Pode-se pensar que a diferença de autoconfiança não necessariamente teria impacto real, já que a competência é tão parecida. Para sanar essa dúvida, esses mesmos pesquisadores convidaram os alunos para uma competição de ciências com premiação —sem revelar os desempenhos nos testes de conhecimento. Uma proporção significativamente menor de mulheres optou por participar, com apenas 49% delas se inscrevendo, em contraste com 71% dos homens. Ou seja, a falta de confiança nas próprias habilidades levou as alunas a não se arriscarem na competição pelo prêmio.

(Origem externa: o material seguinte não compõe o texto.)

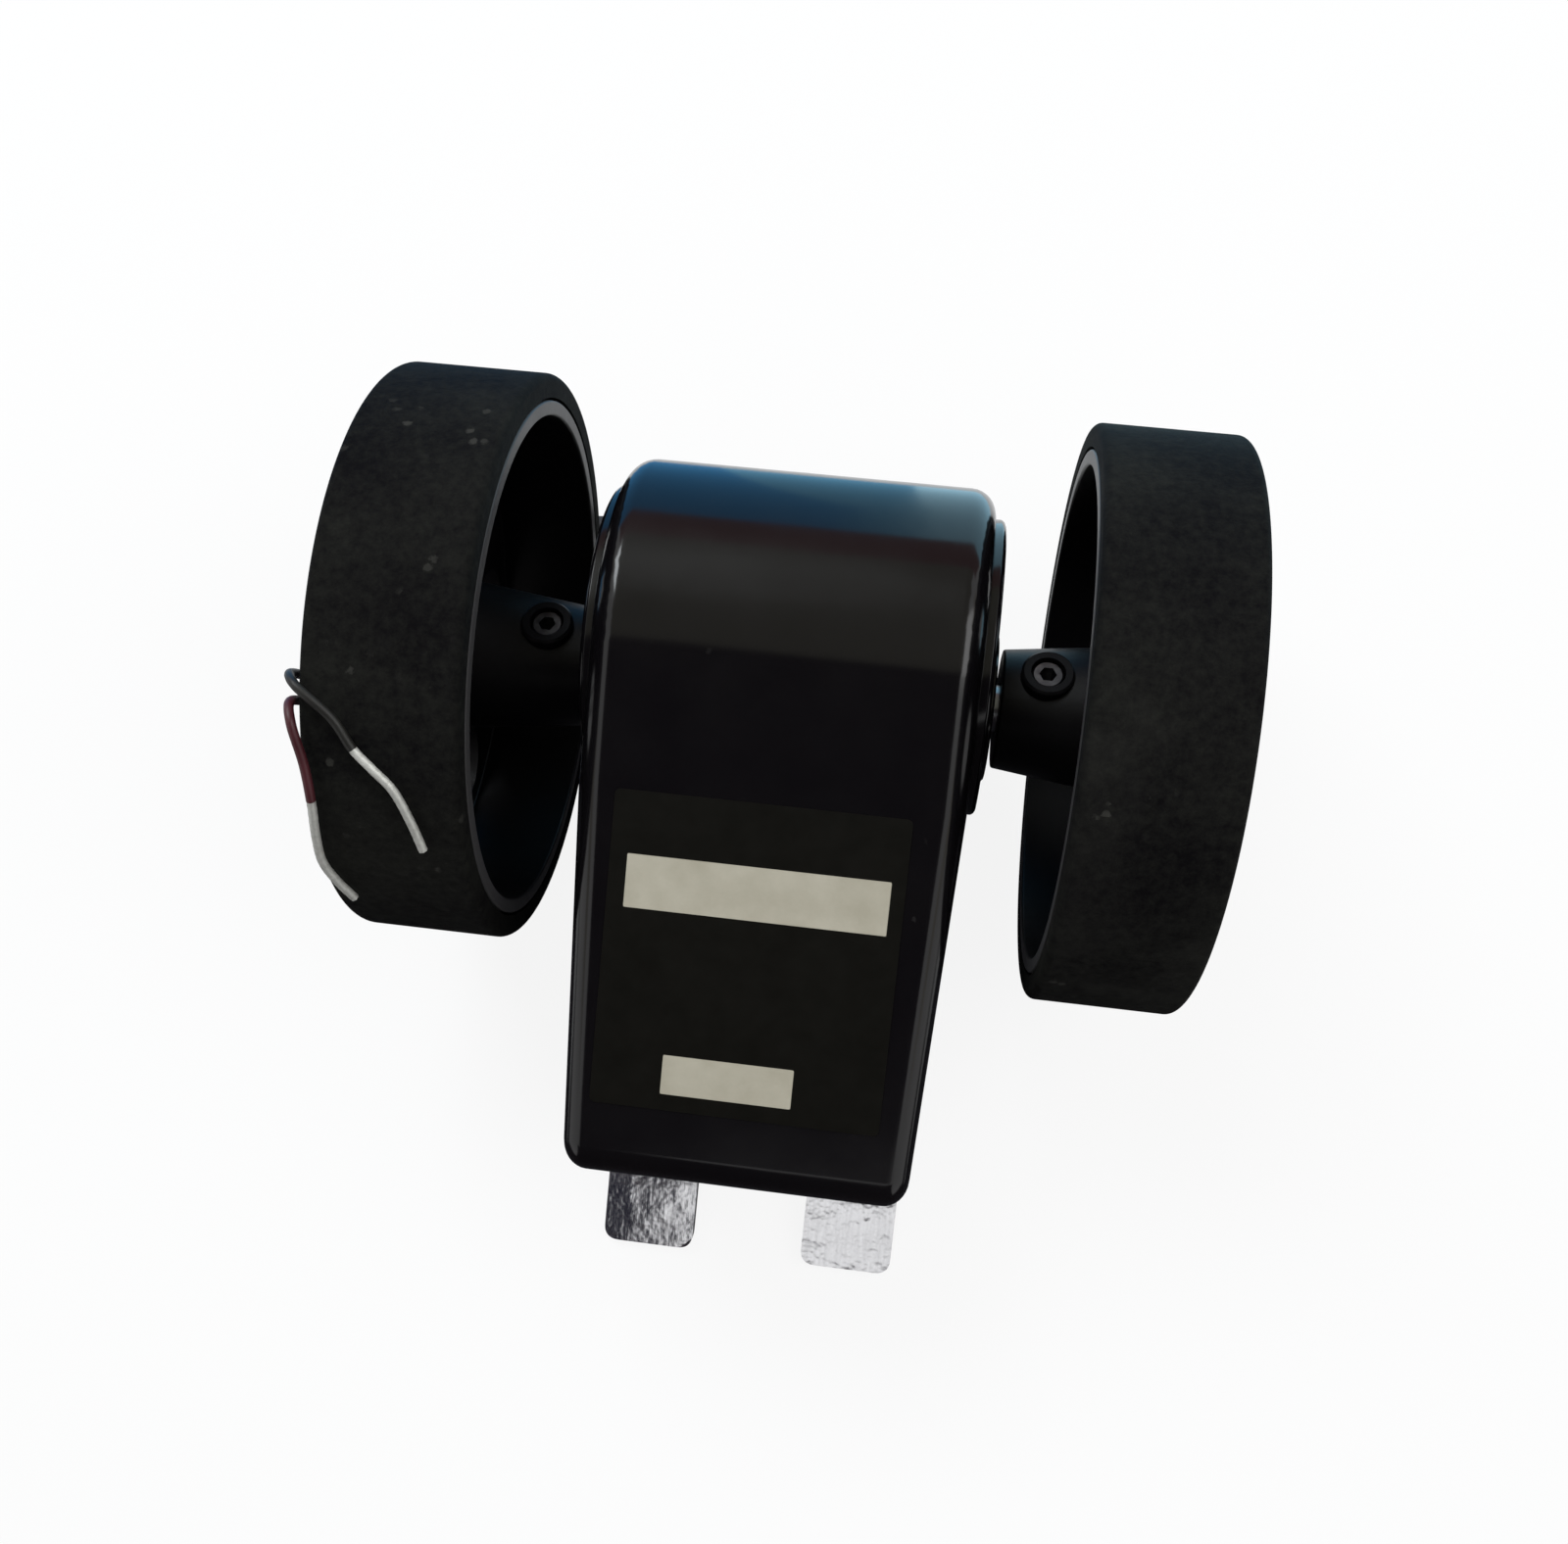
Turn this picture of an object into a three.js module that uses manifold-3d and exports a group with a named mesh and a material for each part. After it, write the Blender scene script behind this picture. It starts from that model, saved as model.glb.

Ainda na linha de entender como traços de personalidade afetam salários, Leonora Risse, Lisa Farrell e Tim Fry analisam dados de renda e personalidade dos australianos. A sua análise indica que os homens sugerem ter um nível mais alto de autoconfiança, maiores crenças na própria capacidade de sucesso, menor medo de fracasso e menor amabilidade. Essas características estão todas ligadas a salários mais altos. Ao mesmo tempo, o único traço de personalidade que parece dar às mulheres uma vantagem em termos de salário é seu maior nível de diligência e cuidado com o trabalho e com a equipe. Esses resultados apontam que é possível que as mulheres acabem optando por confiar mais na competência em seu trabalho atual do que se arriscar a buscar trabalhos mais desafiadores de modo proativo —ainda que tenham a competência necessária para novos desafios.

Ou seja, não é falta de competência ou de experiência que pode fazer com que mulheres não busquem empregos com melhores remunerações. Muitas vezes é uma questão de falta de confiança no próprio talento. Mas há algumas ideias iniciais sobre como lidar com o problema. Barbara Carlin e outras pesquisadoras reuniram experiências no setor privado e evidências na literatura de construção de confiança. Entre as soluções, há sessões de feedback específico sobre projetos, oportunidades de mentoria, aulas e webinars sobre como falar em público —todos têm impacto sobre a autoconfiança.

Além disso, as autoras apontam na direção de mudanças organizacionais na gestão das empresas. Perceber que confiança não é a mesma coisa que competência, premiando os colaboradores de acordo com entregas reais e não se deixando levar pelas aparências, além de favorecer a produtividade ajuda no avanço das mulheres. Nas empresas em que as medidas forem implementadas, as organizações podem se beneficiar de talentos e liderança em potencial que sem algum ganho de confiança não poderiam ser usados antes, ou seja, há ganhos de eficiência de capital humano.

Similarmente, aumenta a atratividade para novas contratações em potencial entre as mulheres que irão avaliar o quão bem a organização atualmente utiliza os talentos e a liderança das mulheres.

O desafio para pesquisadores e formuladores de políticas públicas é incorporar as evidências sobre a diferença de confiança em programas educacionais para garantir um melhor aproveitamento do capital humano das mulheres.

Enquanto novos estudos e novas ideias surgem, vale o lembrete às leitoras: não duvide das suas habilidades.